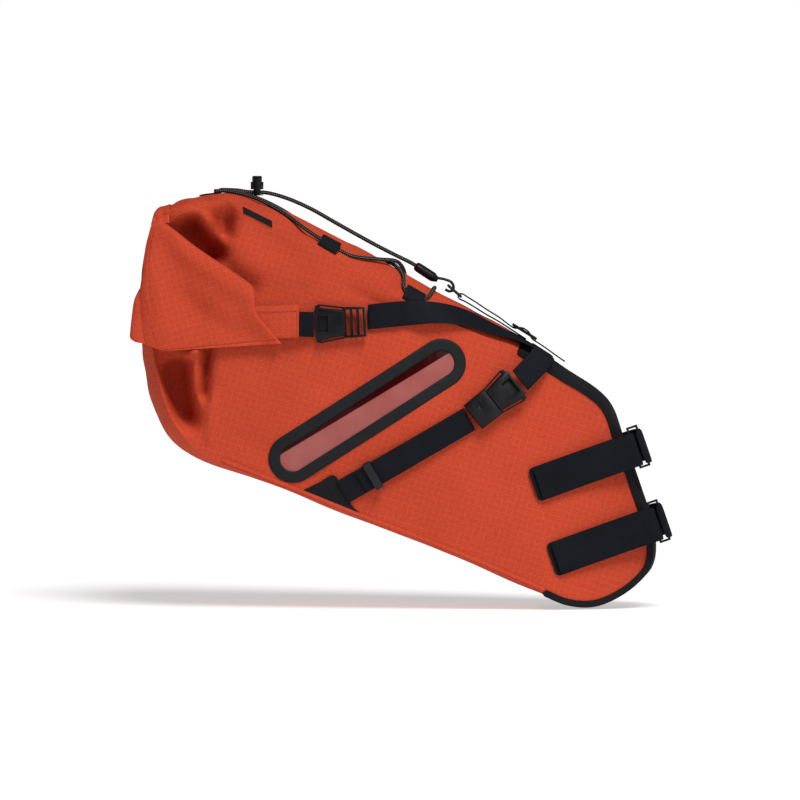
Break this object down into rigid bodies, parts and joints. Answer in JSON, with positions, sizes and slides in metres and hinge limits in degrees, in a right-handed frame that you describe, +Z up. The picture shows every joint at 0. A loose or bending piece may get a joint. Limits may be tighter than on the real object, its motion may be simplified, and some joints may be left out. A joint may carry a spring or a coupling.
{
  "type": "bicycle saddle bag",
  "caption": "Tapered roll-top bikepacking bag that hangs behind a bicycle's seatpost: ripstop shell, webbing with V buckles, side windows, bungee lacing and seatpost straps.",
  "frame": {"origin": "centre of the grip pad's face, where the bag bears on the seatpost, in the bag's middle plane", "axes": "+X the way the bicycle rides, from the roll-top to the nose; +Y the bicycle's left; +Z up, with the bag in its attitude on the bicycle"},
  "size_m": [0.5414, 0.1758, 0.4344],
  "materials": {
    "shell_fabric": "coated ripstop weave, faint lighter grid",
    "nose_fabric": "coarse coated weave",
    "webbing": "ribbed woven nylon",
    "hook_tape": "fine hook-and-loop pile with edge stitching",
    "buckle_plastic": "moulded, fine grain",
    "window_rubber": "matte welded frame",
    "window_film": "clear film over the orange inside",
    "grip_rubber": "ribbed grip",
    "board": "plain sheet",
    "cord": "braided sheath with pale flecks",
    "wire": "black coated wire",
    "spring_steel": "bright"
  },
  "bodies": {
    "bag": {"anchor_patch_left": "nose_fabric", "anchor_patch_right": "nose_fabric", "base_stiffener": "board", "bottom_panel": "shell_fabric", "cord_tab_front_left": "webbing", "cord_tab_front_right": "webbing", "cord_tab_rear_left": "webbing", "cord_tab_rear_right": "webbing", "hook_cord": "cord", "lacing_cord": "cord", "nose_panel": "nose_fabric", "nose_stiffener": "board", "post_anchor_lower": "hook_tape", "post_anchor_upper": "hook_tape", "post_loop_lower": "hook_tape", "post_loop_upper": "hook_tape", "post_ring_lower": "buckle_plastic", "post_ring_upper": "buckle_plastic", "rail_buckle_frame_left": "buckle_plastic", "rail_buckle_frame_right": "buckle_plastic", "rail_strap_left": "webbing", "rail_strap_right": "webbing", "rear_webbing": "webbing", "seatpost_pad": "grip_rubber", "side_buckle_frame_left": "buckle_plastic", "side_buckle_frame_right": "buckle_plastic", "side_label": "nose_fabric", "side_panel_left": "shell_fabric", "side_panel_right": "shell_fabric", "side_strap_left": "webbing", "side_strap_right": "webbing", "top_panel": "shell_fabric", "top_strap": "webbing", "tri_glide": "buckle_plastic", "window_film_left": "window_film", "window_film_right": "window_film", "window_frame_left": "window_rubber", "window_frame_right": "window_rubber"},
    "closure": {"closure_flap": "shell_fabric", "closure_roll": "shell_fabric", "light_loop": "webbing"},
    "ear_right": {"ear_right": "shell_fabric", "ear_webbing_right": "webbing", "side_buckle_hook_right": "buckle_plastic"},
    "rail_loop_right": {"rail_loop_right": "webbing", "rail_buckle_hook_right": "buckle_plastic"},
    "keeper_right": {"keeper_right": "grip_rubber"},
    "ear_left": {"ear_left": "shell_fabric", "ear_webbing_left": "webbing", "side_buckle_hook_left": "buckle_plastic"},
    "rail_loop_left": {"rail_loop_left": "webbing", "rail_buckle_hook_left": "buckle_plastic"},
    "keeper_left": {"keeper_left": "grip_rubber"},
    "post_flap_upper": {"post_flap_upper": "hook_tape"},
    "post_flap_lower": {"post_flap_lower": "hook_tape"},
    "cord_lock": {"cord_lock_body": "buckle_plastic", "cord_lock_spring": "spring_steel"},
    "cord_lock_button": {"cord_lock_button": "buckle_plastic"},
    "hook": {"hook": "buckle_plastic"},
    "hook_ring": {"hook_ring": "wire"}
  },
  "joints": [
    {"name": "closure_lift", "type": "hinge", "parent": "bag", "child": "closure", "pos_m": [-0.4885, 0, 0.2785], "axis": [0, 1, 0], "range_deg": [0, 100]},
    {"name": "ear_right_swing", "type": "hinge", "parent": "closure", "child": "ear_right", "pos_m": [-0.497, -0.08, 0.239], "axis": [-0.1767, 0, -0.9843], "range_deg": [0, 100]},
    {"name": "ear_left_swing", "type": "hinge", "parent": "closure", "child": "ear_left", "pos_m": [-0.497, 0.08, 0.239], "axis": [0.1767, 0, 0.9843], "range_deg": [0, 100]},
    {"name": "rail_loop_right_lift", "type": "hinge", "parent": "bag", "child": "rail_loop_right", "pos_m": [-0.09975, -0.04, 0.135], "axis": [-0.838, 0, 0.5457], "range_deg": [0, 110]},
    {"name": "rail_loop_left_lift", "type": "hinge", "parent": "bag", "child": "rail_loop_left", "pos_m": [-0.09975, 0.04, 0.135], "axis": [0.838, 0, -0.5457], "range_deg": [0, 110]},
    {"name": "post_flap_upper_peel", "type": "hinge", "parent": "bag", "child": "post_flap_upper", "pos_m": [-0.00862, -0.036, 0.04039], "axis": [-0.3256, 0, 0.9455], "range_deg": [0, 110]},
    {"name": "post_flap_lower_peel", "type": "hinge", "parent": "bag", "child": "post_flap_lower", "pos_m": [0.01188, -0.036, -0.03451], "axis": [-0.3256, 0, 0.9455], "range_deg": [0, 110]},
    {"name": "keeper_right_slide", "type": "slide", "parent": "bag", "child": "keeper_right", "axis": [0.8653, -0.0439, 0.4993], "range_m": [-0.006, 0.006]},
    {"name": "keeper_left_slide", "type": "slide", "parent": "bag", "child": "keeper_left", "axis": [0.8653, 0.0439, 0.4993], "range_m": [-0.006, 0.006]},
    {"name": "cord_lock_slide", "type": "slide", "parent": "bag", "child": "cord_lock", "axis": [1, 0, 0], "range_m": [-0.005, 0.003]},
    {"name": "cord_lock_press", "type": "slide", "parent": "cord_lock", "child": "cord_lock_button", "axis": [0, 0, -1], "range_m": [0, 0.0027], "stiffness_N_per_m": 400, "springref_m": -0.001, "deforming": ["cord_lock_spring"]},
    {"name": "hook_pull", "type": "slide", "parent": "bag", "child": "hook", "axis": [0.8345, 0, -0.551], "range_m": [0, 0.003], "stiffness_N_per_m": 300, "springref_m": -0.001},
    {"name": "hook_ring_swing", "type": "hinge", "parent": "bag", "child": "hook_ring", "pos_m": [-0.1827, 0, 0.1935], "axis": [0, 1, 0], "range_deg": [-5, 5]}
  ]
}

■ ■ ■

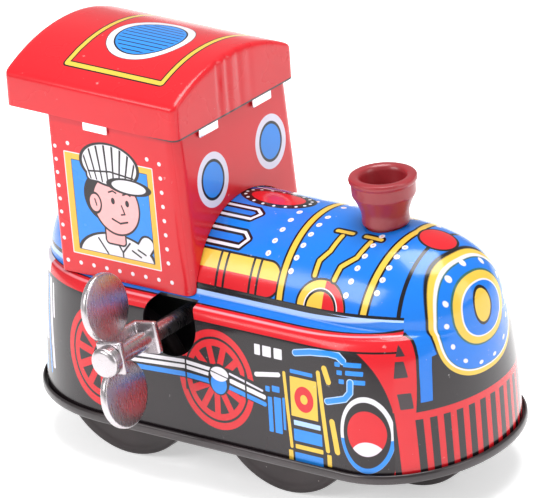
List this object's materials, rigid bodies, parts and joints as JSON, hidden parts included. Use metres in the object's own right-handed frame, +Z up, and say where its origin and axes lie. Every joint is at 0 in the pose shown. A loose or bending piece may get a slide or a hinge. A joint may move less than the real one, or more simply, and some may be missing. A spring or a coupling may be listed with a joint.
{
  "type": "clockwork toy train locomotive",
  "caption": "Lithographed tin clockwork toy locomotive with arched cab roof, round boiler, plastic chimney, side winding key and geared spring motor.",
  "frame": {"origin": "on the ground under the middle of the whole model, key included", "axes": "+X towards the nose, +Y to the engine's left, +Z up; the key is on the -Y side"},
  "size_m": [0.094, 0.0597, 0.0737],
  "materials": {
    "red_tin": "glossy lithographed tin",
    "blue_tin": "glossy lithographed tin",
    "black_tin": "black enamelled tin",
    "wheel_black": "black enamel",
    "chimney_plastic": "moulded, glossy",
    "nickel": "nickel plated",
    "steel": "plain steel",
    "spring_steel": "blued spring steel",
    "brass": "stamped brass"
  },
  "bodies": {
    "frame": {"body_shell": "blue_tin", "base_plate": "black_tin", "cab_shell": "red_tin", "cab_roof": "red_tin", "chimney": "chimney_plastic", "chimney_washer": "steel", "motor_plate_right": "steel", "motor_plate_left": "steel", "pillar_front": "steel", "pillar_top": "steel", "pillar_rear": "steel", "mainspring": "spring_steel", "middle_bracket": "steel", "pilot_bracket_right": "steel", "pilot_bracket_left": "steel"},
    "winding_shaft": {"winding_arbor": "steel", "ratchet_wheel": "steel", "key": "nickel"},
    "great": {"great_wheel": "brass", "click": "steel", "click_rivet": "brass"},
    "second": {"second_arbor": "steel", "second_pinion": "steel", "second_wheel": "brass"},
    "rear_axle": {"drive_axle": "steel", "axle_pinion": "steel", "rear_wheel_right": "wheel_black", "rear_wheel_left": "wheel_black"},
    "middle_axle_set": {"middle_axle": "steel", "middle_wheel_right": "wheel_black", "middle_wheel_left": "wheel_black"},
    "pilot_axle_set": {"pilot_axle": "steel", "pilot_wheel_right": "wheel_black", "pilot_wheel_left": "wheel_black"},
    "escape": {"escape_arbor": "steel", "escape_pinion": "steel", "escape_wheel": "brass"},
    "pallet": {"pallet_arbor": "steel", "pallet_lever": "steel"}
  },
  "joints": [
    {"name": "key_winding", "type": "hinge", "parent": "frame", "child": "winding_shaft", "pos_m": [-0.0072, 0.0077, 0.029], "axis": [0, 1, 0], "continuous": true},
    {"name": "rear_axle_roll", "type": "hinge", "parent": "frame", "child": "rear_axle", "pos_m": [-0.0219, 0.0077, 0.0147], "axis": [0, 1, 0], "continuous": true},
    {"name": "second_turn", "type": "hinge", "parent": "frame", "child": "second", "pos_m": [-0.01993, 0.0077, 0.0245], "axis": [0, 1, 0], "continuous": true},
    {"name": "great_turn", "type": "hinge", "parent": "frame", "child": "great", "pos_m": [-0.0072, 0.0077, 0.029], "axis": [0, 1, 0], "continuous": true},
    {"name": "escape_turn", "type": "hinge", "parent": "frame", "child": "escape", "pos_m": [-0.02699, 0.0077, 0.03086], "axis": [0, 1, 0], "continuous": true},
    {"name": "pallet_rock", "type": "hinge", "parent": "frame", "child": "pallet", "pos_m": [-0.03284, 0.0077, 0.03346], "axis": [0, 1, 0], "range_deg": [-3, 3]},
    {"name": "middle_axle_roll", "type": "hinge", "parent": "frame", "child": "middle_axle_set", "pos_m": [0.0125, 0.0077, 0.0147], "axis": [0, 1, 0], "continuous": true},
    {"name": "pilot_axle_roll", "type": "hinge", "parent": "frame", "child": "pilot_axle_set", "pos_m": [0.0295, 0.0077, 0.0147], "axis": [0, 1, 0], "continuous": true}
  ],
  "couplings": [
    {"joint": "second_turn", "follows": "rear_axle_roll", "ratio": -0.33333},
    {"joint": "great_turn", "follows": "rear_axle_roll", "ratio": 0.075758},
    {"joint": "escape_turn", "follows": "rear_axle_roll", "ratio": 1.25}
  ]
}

■ ■ ■

» WHAT NEEDS TO BE DONE: Report how many lines in these entries contain "that". Answer with the number only.

» OUTPUT FOR THIS TASK: 2